:: TASK GOAL ::
From the first line of the data through the line containing "bpy.ops.object.shade_smooth()", return each line exactly.

:: GIVEN INFORMATION ::
========================================

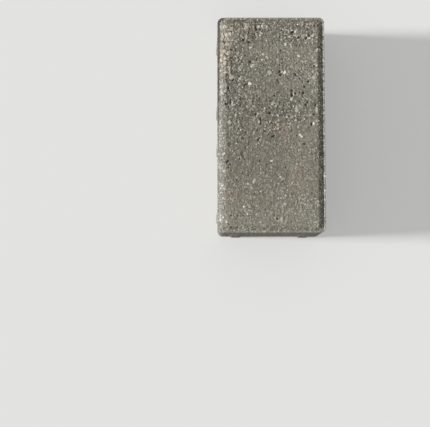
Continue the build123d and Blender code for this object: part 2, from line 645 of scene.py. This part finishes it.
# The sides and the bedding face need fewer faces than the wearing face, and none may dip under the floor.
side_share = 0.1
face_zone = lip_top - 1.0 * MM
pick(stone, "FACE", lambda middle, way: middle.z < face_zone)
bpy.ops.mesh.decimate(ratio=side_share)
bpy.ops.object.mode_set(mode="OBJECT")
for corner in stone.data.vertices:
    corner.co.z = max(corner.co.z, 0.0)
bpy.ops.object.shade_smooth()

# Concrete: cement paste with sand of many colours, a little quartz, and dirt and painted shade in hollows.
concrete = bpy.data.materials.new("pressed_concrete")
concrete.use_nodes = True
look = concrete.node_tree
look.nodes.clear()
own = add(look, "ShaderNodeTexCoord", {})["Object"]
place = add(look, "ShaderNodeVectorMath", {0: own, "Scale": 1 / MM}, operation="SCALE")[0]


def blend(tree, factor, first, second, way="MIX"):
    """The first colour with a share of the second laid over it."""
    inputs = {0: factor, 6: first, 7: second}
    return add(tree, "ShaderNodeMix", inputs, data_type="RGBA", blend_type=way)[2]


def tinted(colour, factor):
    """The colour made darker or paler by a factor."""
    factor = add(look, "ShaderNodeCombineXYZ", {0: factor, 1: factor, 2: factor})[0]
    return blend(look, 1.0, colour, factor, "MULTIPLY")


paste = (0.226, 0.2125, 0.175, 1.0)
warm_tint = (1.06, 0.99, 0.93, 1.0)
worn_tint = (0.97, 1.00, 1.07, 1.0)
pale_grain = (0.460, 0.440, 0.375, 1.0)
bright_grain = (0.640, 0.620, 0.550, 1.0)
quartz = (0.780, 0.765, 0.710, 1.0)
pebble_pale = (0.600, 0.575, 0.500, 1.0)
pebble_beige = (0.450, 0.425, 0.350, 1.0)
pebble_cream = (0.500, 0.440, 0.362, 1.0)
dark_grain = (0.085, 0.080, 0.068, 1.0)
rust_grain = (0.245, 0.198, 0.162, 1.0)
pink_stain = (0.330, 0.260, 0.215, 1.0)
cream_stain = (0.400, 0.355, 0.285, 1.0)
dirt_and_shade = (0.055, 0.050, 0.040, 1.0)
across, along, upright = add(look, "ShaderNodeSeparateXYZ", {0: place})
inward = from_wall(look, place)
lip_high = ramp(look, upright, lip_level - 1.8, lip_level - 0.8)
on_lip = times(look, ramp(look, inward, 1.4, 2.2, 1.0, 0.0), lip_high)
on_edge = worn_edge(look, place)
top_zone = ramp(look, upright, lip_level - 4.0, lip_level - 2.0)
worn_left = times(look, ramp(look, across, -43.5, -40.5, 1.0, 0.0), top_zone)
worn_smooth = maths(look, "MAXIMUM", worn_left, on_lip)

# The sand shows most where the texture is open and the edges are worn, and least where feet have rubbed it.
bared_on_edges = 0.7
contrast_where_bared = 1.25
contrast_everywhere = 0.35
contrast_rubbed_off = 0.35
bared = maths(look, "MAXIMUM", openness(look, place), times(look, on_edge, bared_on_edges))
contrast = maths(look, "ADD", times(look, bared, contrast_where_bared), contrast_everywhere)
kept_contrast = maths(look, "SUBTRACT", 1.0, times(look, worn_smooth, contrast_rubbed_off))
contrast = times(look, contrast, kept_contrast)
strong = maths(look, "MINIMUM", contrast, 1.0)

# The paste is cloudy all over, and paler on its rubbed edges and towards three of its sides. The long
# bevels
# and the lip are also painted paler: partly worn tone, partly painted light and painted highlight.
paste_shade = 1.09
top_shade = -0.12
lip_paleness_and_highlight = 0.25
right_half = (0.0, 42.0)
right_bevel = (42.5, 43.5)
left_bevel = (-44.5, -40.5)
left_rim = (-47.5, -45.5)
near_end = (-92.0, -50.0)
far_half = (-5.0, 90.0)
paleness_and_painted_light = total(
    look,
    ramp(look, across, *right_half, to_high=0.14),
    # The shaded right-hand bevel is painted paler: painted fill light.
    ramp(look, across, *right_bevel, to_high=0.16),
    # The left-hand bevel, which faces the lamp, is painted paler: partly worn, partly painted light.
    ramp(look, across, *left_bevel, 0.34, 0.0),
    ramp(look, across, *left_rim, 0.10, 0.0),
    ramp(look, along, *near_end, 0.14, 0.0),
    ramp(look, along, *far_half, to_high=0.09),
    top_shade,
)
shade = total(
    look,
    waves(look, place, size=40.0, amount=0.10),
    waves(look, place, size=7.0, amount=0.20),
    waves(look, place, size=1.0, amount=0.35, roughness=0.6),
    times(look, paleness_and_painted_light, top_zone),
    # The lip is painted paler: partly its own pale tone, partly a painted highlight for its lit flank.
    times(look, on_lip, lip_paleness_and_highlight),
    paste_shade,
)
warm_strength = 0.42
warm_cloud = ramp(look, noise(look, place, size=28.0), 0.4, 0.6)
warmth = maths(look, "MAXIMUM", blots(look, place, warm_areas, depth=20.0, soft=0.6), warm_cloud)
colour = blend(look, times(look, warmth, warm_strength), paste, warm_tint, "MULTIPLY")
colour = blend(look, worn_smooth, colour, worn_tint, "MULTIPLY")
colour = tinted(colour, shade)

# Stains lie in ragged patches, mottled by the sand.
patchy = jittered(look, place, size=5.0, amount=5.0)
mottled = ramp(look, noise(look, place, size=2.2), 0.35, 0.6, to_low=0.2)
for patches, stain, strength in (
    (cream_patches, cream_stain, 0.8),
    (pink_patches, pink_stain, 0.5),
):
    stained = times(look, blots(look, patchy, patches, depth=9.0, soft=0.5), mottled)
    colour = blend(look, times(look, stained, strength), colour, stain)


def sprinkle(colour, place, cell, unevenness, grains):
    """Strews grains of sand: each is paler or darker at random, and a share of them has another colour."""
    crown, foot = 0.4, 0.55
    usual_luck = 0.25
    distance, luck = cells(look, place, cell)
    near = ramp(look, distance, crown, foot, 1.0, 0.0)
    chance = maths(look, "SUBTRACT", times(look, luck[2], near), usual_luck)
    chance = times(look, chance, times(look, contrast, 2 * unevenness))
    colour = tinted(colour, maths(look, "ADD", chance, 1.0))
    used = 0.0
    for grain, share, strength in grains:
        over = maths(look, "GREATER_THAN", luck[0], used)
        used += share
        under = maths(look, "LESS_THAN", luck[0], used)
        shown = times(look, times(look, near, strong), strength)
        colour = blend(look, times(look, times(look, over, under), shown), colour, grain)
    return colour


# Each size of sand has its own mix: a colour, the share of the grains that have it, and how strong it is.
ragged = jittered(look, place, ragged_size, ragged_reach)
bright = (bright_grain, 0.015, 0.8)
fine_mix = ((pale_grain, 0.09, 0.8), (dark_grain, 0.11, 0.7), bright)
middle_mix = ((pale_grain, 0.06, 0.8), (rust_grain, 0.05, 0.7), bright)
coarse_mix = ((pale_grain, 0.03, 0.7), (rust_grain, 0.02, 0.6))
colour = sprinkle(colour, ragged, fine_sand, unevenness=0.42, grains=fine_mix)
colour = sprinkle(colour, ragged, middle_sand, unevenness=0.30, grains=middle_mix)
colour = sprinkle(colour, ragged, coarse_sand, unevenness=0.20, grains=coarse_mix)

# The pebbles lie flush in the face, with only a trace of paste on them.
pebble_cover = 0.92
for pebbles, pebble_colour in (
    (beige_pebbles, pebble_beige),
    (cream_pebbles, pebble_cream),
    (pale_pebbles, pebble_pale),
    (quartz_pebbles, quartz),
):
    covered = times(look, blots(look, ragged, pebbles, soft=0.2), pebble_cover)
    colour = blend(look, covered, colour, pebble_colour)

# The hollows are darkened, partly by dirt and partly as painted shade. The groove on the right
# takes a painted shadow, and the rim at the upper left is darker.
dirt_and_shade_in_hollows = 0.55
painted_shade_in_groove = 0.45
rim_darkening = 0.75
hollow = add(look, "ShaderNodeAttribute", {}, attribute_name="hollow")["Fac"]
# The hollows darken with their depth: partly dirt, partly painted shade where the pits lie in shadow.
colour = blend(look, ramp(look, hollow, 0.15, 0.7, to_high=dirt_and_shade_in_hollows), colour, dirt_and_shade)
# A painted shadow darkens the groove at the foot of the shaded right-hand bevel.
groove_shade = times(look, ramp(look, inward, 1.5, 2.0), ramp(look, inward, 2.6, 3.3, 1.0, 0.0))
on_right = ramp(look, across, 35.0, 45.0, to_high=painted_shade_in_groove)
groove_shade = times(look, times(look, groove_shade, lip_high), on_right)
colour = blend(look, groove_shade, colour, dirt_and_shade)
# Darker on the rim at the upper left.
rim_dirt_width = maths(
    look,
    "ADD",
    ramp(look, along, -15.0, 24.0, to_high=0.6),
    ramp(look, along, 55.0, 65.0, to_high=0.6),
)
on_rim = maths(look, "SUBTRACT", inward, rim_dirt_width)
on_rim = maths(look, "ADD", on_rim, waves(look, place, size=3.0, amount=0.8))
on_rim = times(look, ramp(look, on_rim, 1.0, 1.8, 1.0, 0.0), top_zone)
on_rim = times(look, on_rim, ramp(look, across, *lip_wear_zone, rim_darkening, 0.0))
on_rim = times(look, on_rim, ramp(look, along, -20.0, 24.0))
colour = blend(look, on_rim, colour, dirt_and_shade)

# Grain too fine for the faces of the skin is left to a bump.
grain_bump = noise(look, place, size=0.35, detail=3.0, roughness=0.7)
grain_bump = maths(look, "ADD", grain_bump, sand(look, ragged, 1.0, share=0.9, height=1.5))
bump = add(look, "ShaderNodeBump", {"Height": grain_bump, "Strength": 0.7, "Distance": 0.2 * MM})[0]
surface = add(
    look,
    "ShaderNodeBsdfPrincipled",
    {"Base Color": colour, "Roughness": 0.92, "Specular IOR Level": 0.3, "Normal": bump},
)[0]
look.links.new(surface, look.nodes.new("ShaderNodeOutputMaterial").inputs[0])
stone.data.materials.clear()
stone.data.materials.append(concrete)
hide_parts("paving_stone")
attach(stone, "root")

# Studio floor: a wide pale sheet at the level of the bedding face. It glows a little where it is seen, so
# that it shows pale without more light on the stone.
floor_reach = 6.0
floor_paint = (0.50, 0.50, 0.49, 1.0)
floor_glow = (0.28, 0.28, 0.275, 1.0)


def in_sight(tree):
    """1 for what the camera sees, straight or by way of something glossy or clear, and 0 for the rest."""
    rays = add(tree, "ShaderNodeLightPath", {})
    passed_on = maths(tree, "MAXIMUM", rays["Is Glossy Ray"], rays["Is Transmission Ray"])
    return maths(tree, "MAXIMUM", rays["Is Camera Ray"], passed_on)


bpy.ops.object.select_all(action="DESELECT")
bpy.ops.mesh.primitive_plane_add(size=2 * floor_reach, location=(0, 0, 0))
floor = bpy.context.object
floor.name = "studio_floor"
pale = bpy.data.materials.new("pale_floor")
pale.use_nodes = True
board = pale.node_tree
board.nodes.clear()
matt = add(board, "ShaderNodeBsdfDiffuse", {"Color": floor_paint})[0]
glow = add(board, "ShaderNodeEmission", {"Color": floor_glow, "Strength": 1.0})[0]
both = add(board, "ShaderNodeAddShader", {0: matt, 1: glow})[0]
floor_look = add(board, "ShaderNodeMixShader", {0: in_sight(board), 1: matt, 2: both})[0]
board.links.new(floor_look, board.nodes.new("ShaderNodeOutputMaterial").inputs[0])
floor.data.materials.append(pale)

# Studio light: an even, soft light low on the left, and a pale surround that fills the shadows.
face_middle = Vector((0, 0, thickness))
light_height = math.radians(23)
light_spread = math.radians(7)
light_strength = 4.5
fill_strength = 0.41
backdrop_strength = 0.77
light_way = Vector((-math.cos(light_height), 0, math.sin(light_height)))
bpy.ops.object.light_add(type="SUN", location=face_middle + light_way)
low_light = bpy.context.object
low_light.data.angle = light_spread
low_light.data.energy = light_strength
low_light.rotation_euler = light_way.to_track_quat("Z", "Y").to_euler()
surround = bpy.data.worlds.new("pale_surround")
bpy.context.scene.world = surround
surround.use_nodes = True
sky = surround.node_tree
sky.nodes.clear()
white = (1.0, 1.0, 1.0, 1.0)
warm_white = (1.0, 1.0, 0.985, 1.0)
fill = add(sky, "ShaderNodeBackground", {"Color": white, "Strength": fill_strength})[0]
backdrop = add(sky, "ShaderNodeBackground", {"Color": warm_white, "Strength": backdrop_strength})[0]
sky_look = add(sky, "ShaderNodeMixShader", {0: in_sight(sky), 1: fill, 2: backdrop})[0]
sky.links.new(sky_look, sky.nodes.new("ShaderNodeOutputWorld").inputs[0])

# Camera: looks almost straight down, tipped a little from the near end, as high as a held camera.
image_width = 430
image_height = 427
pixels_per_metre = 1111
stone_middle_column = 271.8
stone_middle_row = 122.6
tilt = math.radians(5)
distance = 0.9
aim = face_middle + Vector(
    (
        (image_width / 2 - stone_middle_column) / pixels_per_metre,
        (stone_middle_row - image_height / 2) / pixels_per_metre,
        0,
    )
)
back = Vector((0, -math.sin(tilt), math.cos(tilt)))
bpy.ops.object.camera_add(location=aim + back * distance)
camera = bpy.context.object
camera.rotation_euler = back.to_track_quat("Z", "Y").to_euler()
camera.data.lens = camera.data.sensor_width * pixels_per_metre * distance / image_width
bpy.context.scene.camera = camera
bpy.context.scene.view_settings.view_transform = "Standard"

========================================

:: EXPECTED ANSWER ::
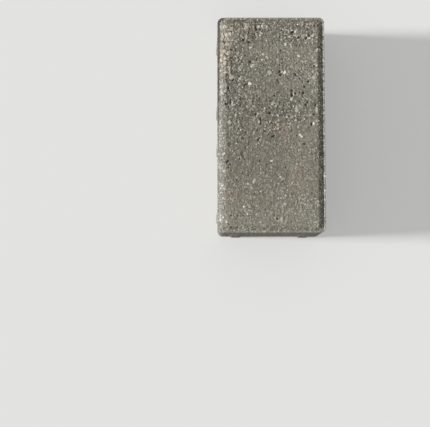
Continue the build123d and Blender code for this object: part 2, from line 645 of scene.py. This part finishes it.
# The sides and the bedding face need fewer faces than the wearing face, and none may dip under the floor.
side_share = 0.1
face_zone = lip_top - 1.0 * MM
pick(stone, "FACE", lambda middle, way: middle.z < face_zone)
bpy.ops.mesh.decimate(ratio=side_share)
bpy.ops.object.mode_set(mode="OBJECT")
for corner in stone.data.vertices:
    corner.co.z = max(corner.co.z, 0.0)
bpy.ops.object.shade_smooth()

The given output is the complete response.